┌─ Material shown

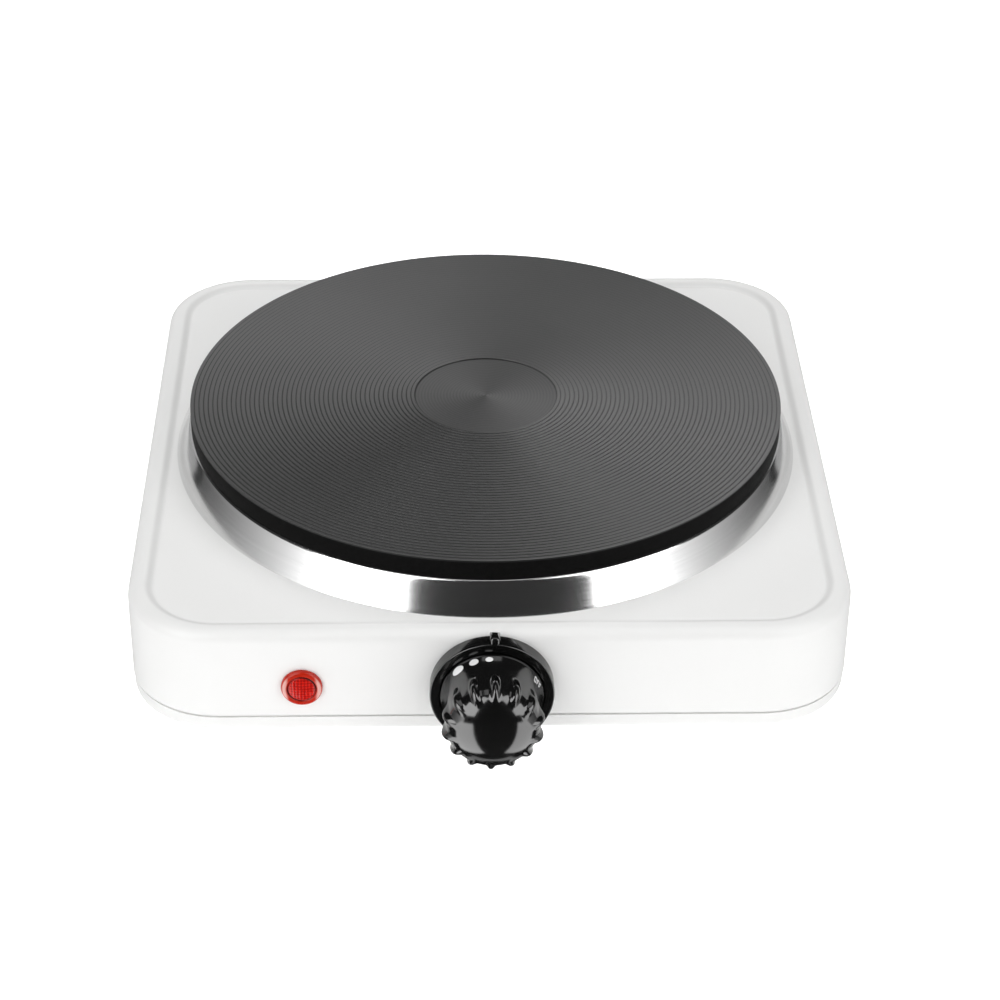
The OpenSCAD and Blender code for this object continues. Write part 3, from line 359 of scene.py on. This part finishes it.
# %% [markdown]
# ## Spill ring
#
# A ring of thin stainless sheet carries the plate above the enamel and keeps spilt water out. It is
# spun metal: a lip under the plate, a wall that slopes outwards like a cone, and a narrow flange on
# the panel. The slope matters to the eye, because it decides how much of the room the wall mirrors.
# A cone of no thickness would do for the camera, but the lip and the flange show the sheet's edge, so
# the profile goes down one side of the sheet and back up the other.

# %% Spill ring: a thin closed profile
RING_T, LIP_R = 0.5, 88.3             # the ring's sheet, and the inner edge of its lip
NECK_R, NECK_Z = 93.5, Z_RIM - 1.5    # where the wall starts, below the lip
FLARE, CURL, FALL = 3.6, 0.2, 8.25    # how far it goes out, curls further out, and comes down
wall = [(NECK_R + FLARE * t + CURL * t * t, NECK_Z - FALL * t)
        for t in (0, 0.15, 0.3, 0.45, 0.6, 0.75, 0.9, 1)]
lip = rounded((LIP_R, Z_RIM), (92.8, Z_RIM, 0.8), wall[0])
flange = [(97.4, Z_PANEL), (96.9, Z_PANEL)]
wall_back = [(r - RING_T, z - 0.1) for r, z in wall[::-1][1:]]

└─
┌─ Material shown

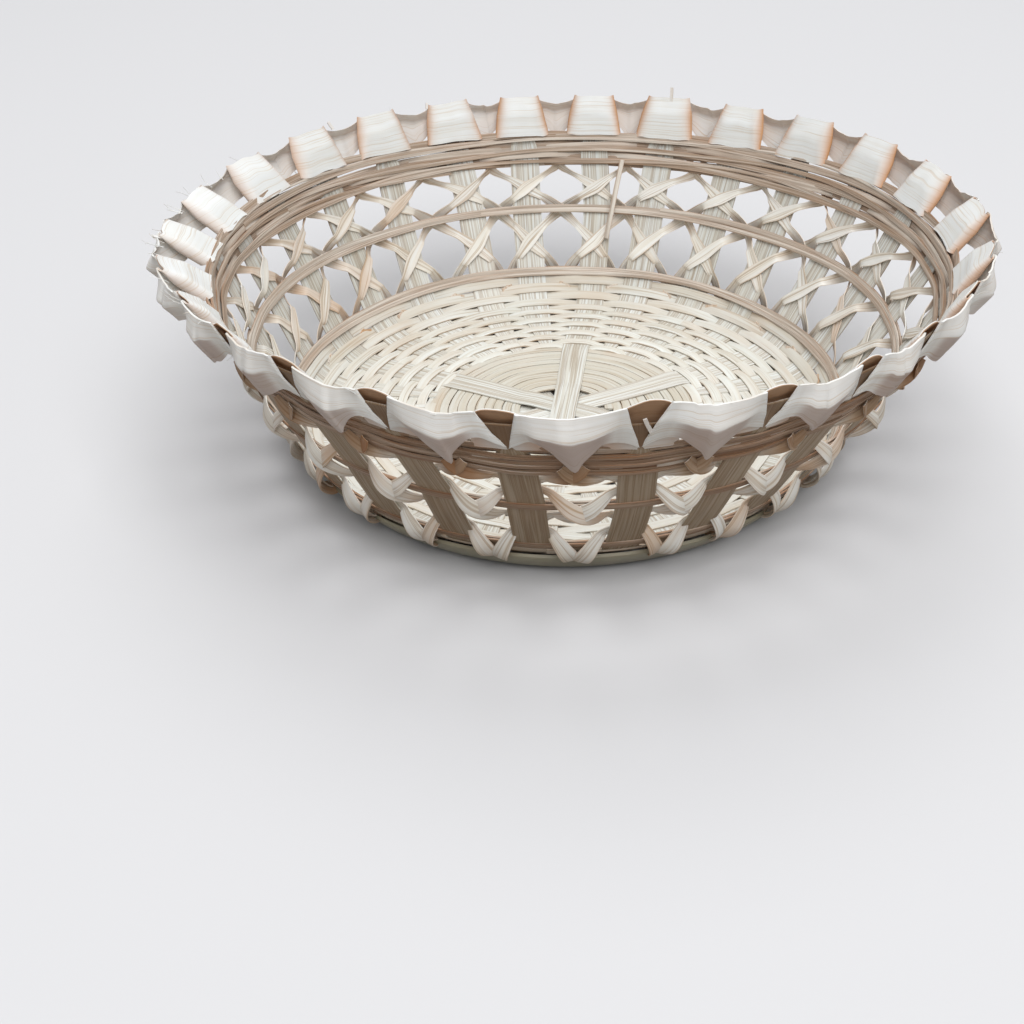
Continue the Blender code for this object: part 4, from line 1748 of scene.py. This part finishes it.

└─
┌─ Material shown

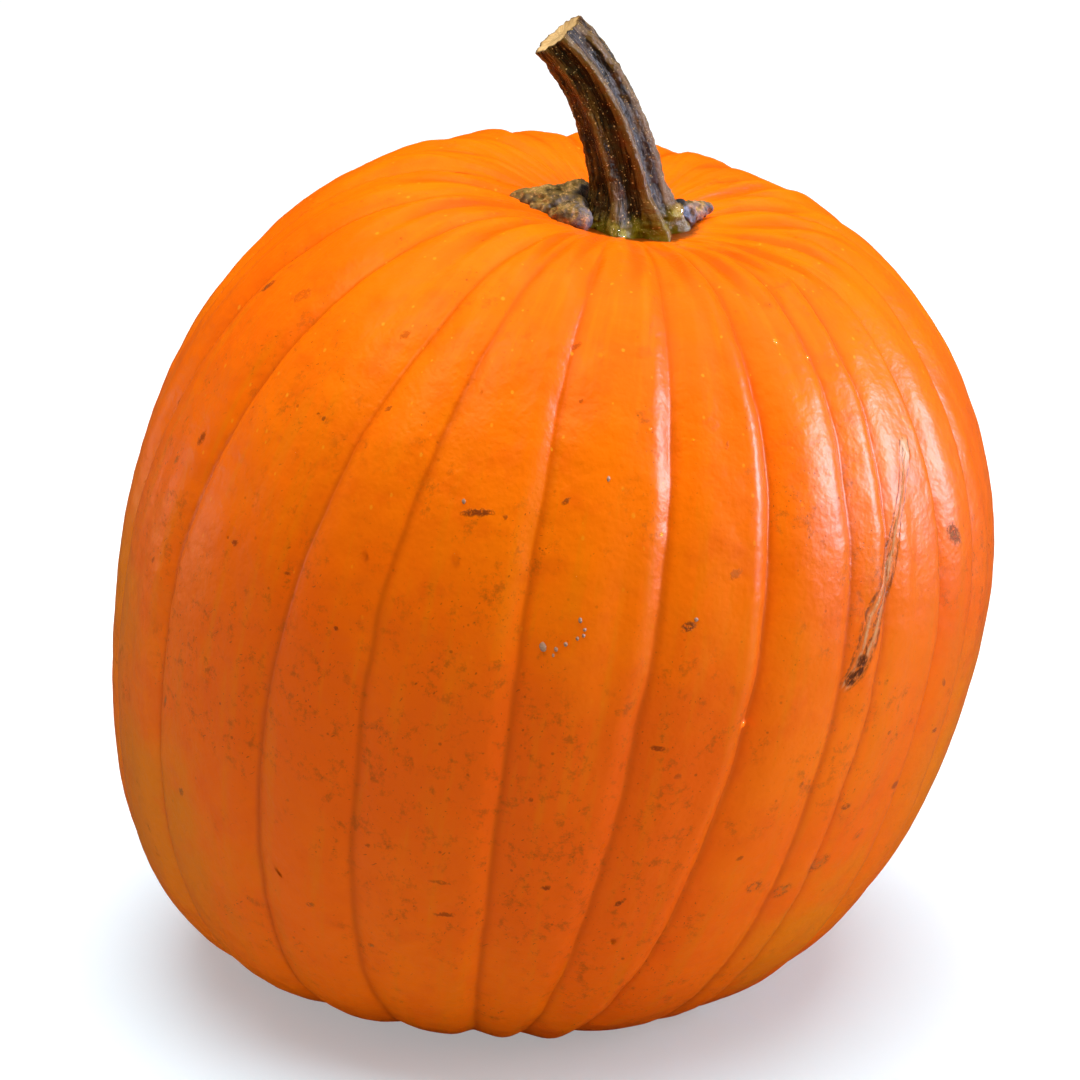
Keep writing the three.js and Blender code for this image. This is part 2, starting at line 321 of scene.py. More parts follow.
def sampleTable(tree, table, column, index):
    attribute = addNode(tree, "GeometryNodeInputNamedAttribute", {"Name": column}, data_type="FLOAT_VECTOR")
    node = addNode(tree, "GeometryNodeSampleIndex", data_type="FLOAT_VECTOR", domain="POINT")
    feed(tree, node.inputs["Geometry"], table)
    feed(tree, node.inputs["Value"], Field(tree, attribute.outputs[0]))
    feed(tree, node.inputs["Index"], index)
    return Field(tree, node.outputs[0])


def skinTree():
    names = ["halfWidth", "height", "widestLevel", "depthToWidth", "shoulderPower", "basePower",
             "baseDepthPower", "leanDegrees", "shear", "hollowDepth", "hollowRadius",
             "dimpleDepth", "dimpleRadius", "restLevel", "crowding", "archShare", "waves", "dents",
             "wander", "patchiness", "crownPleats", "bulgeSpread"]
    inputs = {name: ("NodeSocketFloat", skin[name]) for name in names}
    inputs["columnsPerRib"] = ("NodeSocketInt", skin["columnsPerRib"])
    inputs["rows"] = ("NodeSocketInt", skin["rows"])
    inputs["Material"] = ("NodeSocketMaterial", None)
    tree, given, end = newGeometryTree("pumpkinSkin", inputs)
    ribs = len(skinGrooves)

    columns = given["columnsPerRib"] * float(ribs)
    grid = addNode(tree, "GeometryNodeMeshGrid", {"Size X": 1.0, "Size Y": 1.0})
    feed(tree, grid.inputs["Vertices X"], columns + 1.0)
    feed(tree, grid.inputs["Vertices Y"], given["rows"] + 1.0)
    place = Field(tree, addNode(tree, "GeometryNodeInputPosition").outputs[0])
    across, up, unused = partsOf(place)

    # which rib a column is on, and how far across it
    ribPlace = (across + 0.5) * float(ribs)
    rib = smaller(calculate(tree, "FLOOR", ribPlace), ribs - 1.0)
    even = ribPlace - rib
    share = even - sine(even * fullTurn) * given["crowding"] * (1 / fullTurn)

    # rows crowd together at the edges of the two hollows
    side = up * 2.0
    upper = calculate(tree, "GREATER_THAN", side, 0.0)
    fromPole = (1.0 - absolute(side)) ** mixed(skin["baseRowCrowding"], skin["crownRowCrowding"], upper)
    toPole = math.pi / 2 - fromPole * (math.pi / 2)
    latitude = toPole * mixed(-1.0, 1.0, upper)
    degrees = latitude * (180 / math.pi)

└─

Copy out the lines in which the string "finishes" appears.

The OpenSCAD and Blender code for this object continues. Write part 3, from line 359 of scene.py on. This part finishes it.
Continue the Blender code for this object: part 4, from line 1748 of scene.py. This part finishes it.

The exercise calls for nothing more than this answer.